Copy every line, leaving nothing out and adding nothing.

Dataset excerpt
+===+

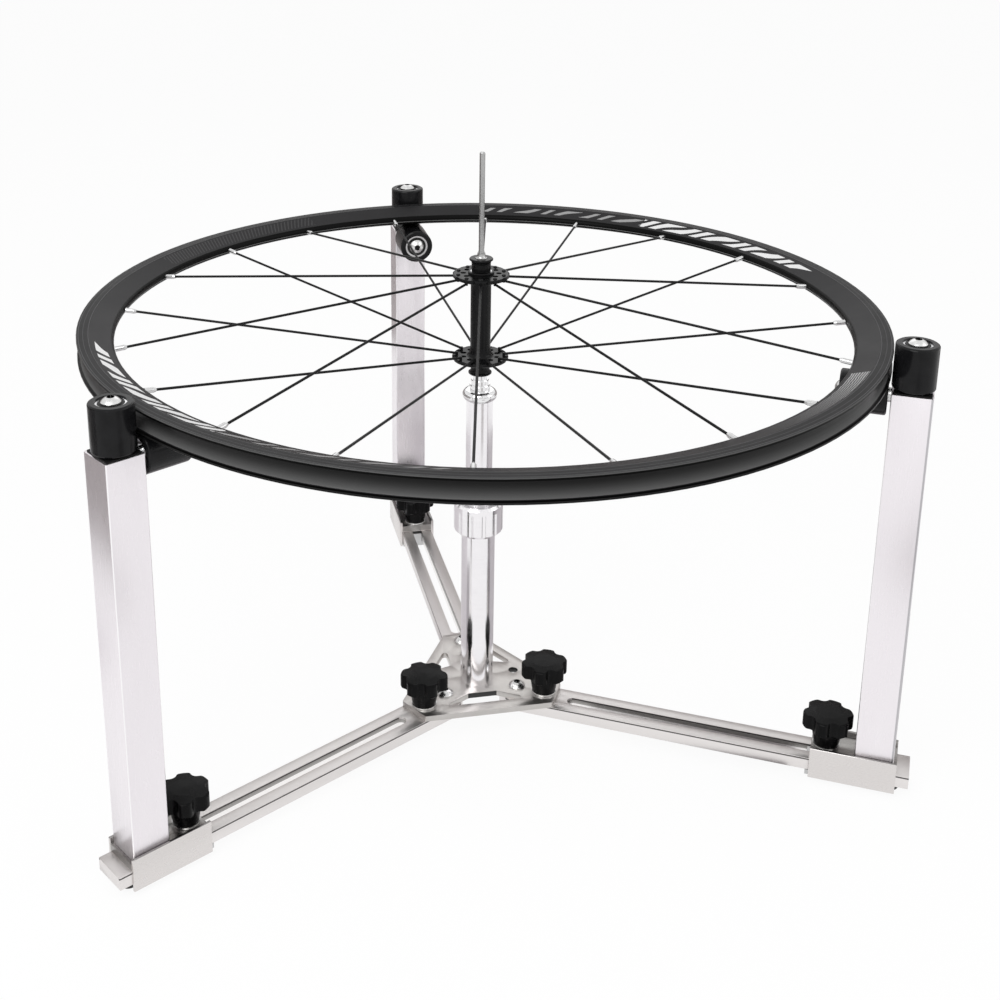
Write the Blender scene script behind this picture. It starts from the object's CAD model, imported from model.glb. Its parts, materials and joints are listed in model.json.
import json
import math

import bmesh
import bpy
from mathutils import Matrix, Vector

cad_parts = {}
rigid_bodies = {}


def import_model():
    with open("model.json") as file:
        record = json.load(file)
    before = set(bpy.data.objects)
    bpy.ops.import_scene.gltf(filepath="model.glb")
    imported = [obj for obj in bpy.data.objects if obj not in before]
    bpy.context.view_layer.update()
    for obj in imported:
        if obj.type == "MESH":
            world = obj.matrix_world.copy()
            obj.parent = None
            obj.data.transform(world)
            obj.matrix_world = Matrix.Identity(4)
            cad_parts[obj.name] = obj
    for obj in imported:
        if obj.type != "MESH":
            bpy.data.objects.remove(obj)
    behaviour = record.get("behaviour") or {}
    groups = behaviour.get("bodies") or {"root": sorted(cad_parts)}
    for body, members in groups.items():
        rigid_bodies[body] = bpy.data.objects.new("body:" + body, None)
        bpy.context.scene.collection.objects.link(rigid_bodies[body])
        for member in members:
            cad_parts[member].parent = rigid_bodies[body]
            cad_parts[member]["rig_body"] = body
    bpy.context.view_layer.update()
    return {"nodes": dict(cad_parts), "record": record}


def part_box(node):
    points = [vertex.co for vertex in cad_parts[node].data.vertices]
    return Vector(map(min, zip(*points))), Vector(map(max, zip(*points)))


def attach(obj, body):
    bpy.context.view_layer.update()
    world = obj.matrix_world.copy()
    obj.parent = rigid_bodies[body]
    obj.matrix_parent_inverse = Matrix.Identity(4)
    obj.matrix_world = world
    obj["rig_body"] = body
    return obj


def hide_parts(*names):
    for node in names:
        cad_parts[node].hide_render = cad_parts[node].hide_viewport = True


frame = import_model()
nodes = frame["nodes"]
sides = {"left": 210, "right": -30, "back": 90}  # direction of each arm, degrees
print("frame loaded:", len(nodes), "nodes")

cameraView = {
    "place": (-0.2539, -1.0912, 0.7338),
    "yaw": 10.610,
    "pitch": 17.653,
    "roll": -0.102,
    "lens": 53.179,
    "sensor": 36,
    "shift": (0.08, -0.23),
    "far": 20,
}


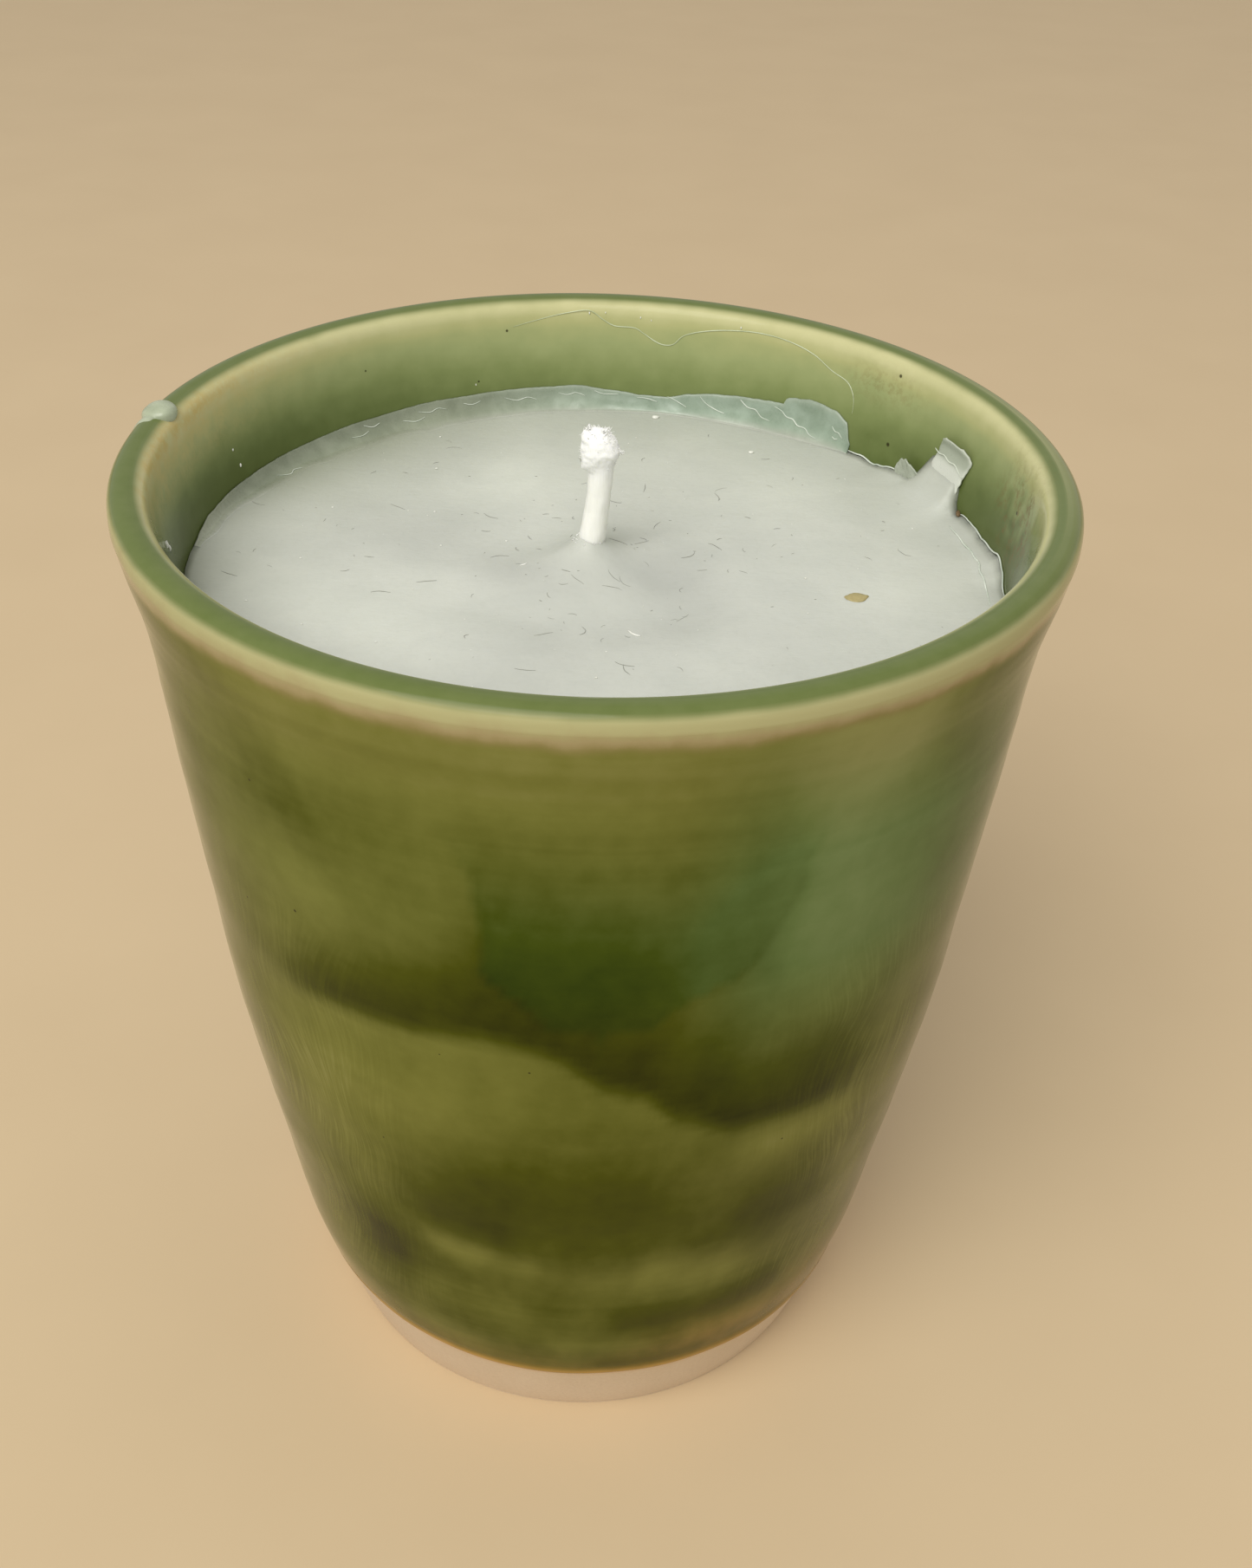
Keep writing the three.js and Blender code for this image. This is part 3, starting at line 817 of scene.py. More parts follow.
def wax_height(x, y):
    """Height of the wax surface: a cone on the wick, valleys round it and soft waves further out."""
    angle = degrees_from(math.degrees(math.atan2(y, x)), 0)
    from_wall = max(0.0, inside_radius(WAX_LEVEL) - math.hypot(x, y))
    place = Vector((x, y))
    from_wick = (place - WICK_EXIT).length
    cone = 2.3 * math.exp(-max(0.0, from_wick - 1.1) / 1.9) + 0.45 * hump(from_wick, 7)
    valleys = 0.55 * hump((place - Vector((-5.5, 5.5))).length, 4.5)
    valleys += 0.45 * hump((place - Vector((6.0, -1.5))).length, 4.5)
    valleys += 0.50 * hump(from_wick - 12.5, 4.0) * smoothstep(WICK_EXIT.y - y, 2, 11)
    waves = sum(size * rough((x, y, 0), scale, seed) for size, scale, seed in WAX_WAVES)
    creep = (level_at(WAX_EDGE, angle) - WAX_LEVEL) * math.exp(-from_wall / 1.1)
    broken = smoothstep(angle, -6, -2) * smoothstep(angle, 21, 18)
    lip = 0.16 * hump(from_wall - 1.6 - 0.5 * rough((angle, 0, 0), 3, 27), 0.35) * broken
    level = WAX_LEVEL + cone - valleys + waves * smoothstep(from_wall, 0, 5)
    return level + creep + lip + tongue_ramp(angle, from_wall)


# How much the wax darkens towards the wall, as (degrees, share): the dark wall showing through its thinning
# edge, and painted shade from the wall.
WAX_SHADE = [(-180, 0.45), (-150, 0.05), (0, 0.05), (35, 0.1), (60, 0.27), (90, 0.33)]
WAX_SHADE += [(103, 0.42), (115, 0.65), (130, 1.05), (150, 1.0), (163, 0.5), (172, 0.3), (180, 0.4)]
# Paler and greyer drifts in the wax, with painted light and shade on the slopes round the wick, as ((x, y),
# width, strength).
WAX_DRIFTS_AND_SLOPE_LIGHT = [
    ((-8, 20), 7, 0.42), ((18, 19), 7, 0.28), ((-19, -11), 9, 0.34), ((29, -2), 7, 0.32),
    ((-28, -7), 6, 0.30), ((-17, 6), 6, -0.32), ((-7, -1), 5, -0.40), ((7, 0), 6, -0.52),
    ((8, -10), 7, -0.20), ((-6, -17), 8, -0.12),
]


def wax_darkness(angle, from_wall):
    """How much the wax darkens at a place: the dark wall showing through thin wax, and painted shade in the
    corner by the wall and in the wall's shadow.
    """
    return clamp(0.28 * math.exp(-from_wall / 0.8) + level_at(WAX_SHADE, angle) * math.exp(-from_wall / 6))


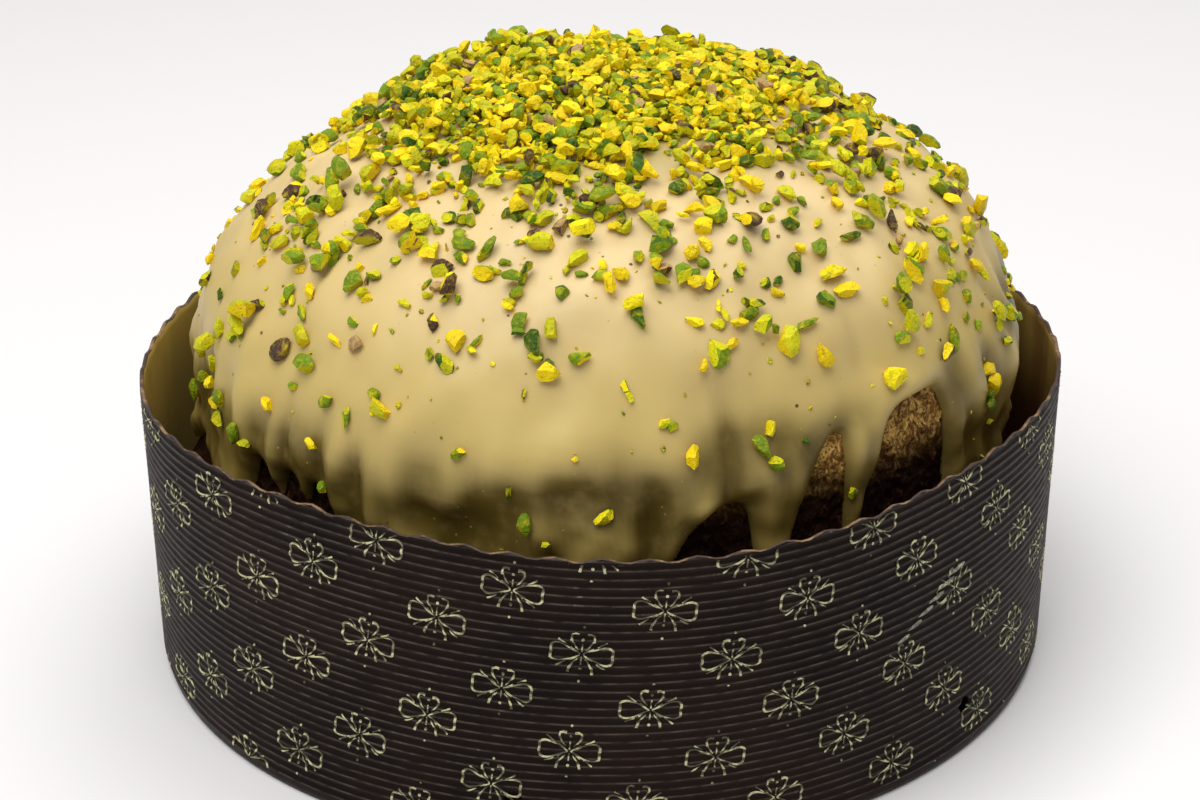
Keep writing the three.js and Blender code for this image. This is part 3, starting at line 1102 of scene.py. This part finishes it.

+===+

* _Task output_
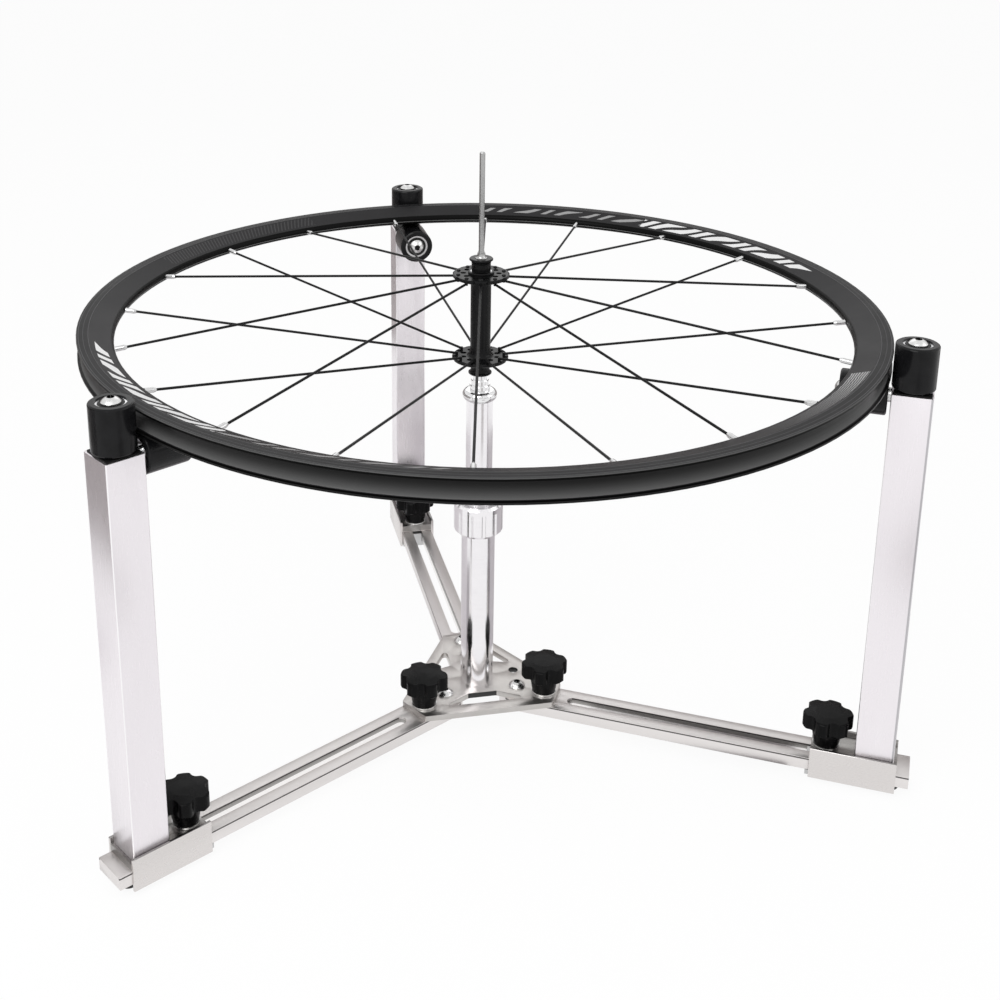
Write the Blender scene script behind this picture. It starts from the object's CAD model, imported from model.glb. Its parts, materials and joints are listed in model.json.
import json
import math

import bmesh
import bpy
from mathutils import Matrix, Vector

cad_parts = {}
rigid_bodies = {}


def import_model():
    with open("model.json") as file:
        record = json.load(file)
    before = set(bpy.data.objects)
    bpy.ops.import_scene.gltf(filepath="model.glb")
    imported = [obj for obj in bpy.data.objects if obj not in before]
    bpy.context.view_layer.update()
    for obj in imported:
        if obj.type == "MESH":
            world = obj.matrix_world.copy()
            obj.parent = None
            obj.data.transform(world)
            obj.matrix_world = Matrix.Identity(4)
            cad_parts[obj.name] = obj
    for obj in imported:
        if obj.type != "MESH":
            bpy.data.objects.remove(obj)
    behaviour = record.get("behaviour") or {}
    groups = behaviour.get("bodies") or {"root": sorted(cad_parts)}
    for body, members in groups.items():
        rigid_bodies[body] = bpy.data.objects.new("body:" + body, None)
        bpy.context.scene.collection.objects.link(rigid_bodies[body])
        for member in members:
            cad_parts[member].parent = rigid_bodies[body]
            cad_parts[member]["rig_body"] = body
    bpy.context.view_layer.update()
    return {"nodes": dict(cad_parts), "record": record}


def part_box(node):
    points = [vertex.co for vertex in cad_parts[node].data.vertices]
    return Vector(map(min, zip(*points))), Vector(map(max, zip(*points)))


def attach(obj, body):
    bpy.context.view_layer.update()
    world = obj.matrix_world.copy()
    obj.parent = rigid_bodies[body]
    obj.matrix_parent_inverse = Matrix.Identity(4)
    obj.matrix_world = world
    obj["rig_body"] = body
    return obj


def hide_parts(*names):
    for node in names:
        cad_parts[node].hide_render = cad_parts[node].hide_viewport = True


frame = import_model()
nodes = frame["nodes"]
sides = {"left": 210, "right": -30, "back": 90}  # direction of each arm, degrees
print("frame loaded:", len(nodes), "nodes")

cameraView = {
    "place": (-0.2539, -1.0912, 0.7338),
    "yaw": 10.610,
    "pitch": 17.653,
    "roll": -0.102,
    "lens": 53.179,
    "sensor": 36,
    "shift": (0.08, -0.23),
    "far": 20,
}


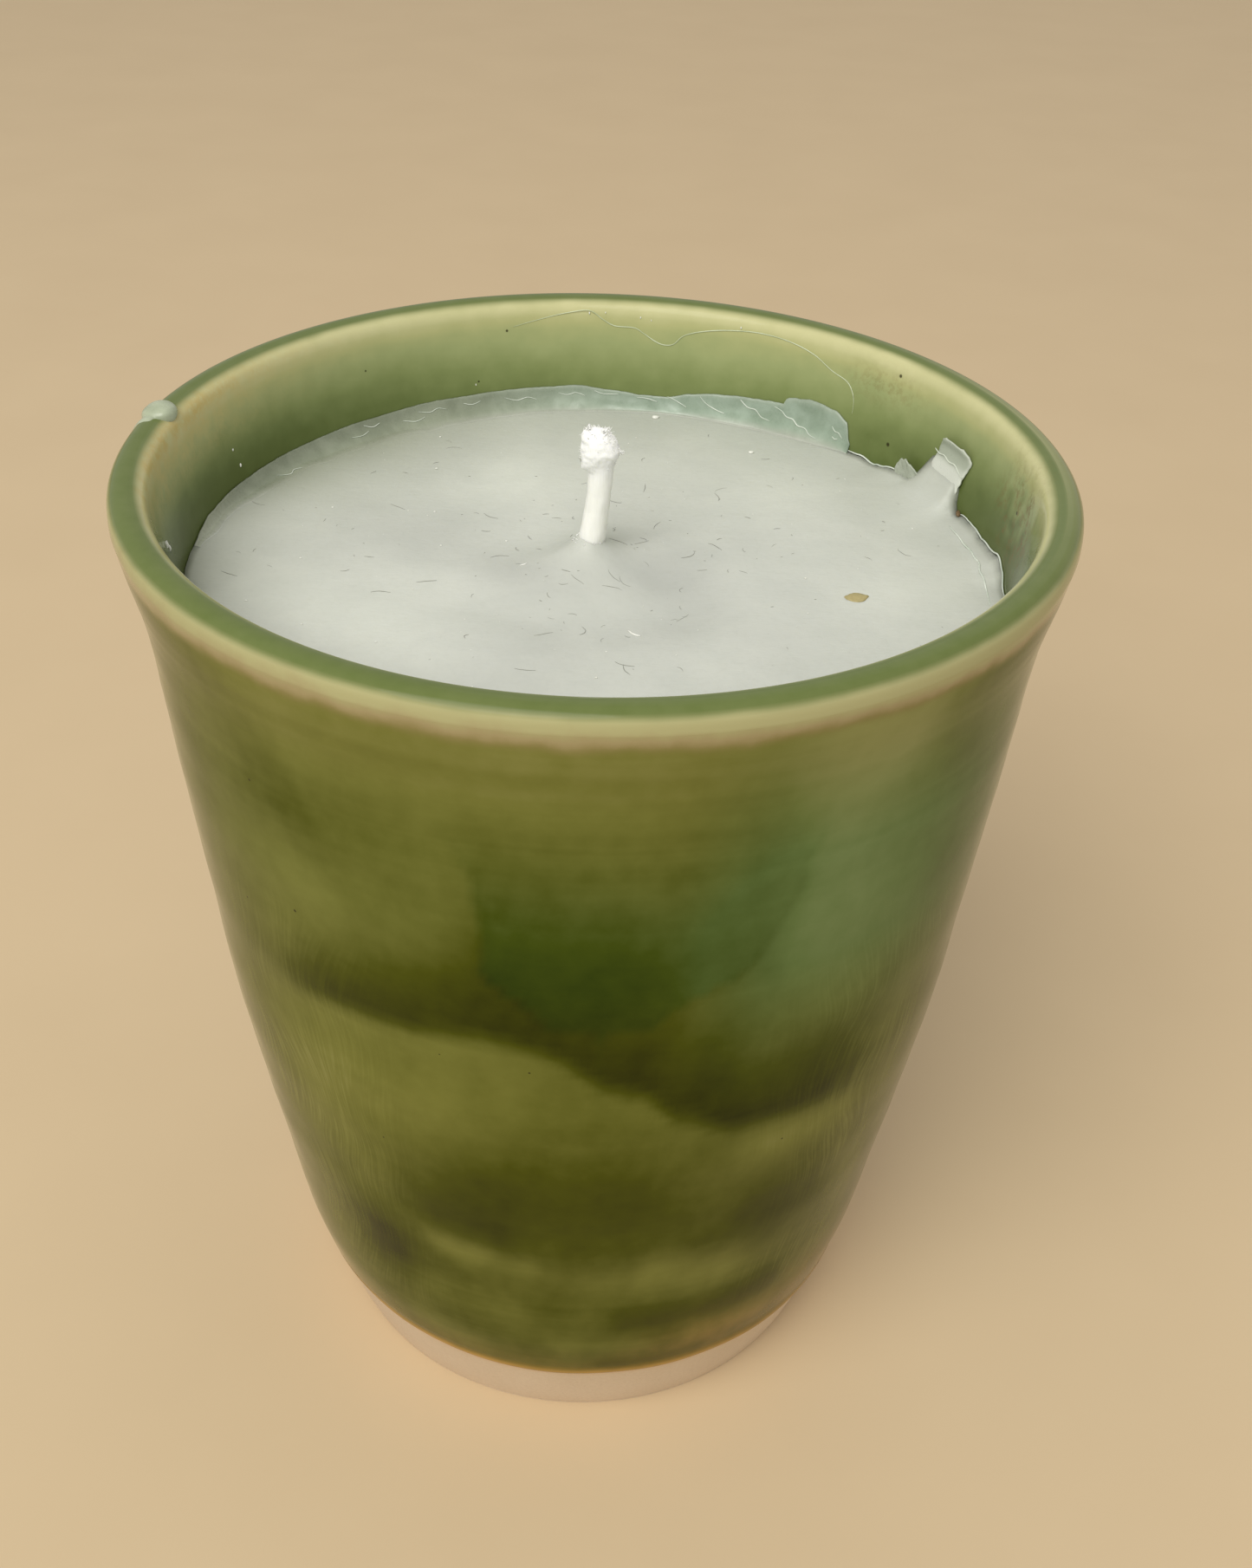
Keep writing the three.js and Blender code for this image. This is part 3, starting at line 817 of scene.py. More parts follow.
def wax_height(x, y):
    """Height of the wax surface: a cone on the wick, valleys round it and soft waves further out."""
    angle = degrees_from(math.degrees(math.atan2(y, x)), 0)
    from_wall = max(0.0, inside_radius(WAX_LEVEL) - math.hypot(x, y))
    place = Vector((x, y))
    from_wick = (place - WICK_EXIT).length
    cone = 2.3 * math.exp(-max(0.0, from_wick - 1.1) / 1.9) + 0.45 * hump(from_wick, 7)
    valleys = 0.55 * hump((place - Vector((-5.5, 5.5))).length, 4.5)
    valleys += 0.45 * hump((place - Vector((6.0, -1.5))).length, 4.5)
    valleys += 0.50 * hump(from_wick - 12.5, 4.0) * smoothstep(WICK_EXIT.y - y, 2, 11)
    waves = sum(size * rough((x, y, 0), scale, seed) for size, scale, seed in WAX_WAVES)
    creep = (level_at(WAX_EDGE, angle) - WAX_LEVEL) * math.exp(-from_wall / 1.1)
    broken = smoothstep(angle, -6, -2) * smoothstep(angle, 21, 18)
    lip = 0.16 * hump(from_wall - 1.6 - 0.5 * rough((angle, 0, 0), 3, 27), 0.35) * broken
    level = WAX_LEVEL + cone - valleys + waves * smoothstep(from_wall, 0, 5)
    return level + creep + lip + tongue_ramp(angle, from_wall)


# How much the wax darkens towards the wall, as (degrees, share): the dark wall showing through its thinning
# edge, and painted shade from the wall.
WAX_SHADE = [(-180, 0.45), (-150, 0.05), (0, 0.05), (35, 0.1), (60, 0.27), (90, 0.33)]
WAX_SHADE += [(103, 0.42), (115, 0.65), (130, 1.05), (150, 1.0), (163, 0.5), (172, 0.3), (180, 0.4)]
# Paler and greyer drifts in the wax, with painted light and shade on the slopes round the wick, as ((x, y),
# width, strength).
WAX_DRIFTS_AND_SLOPE_LIGHT = [
    ((-8, 20), 7, 0.42), ((18, 19), 7, 0.28), ((-19, -11), 9, 0.34), ((29, -2), 7, 0.32),
    ((-28, -7), 6, 0.30), ((-17, 6), 6, -0.32), ((-7, -1), 5, -0.40), ((7, 0), 6, -0.52),
    ((8, -10), 7, -0.20), ((-6, -17), 8, -0.12),
]


def wax_darkness(angle, from_wall):
    """How much the wax darkens at a place: the dark wall showing through thin wax, and painted shade in the
    corner by the wall and in the wall's shadow.
    """
    return clamp(0.28 * math.exp(-from_wall / 0.8) + level_at(WAX_SHADE, angle) * math.exp(-from_wall / 6))


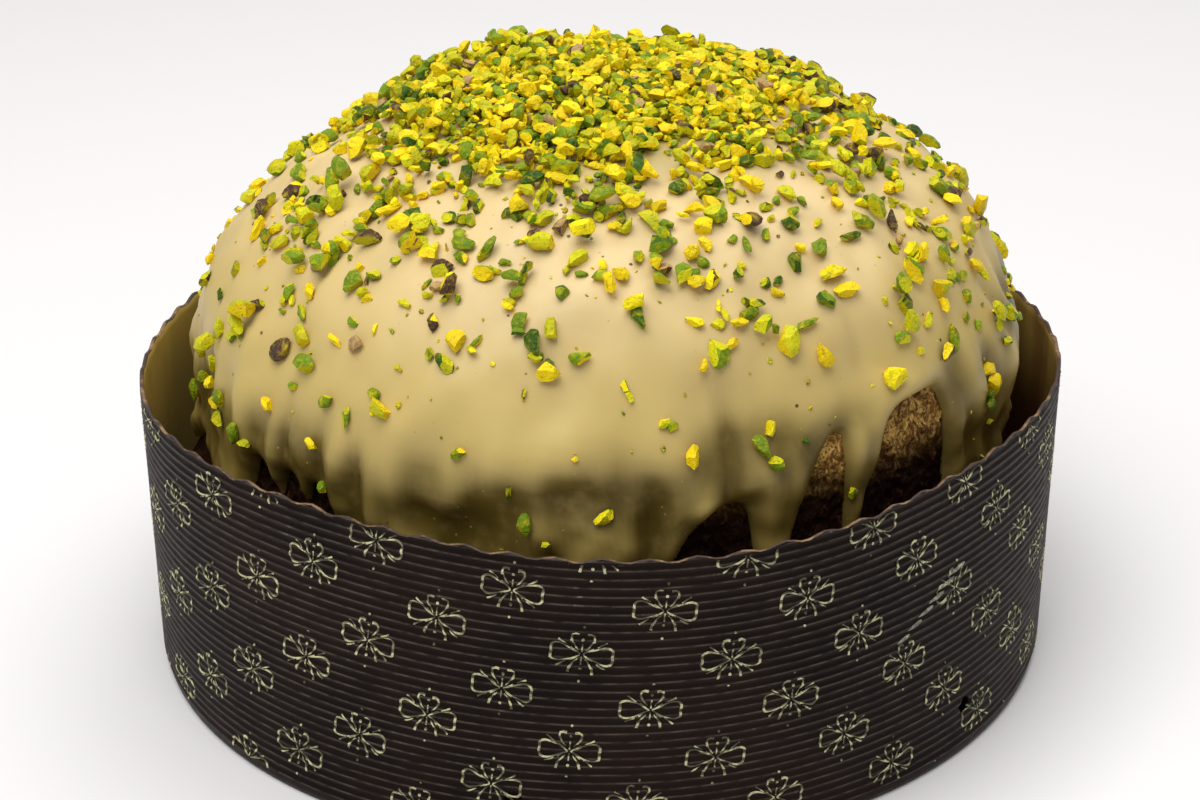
Keep writing the three.js and Blender code for this image. This is part 3, starting at line 1102 of scene.py. This part finishes it.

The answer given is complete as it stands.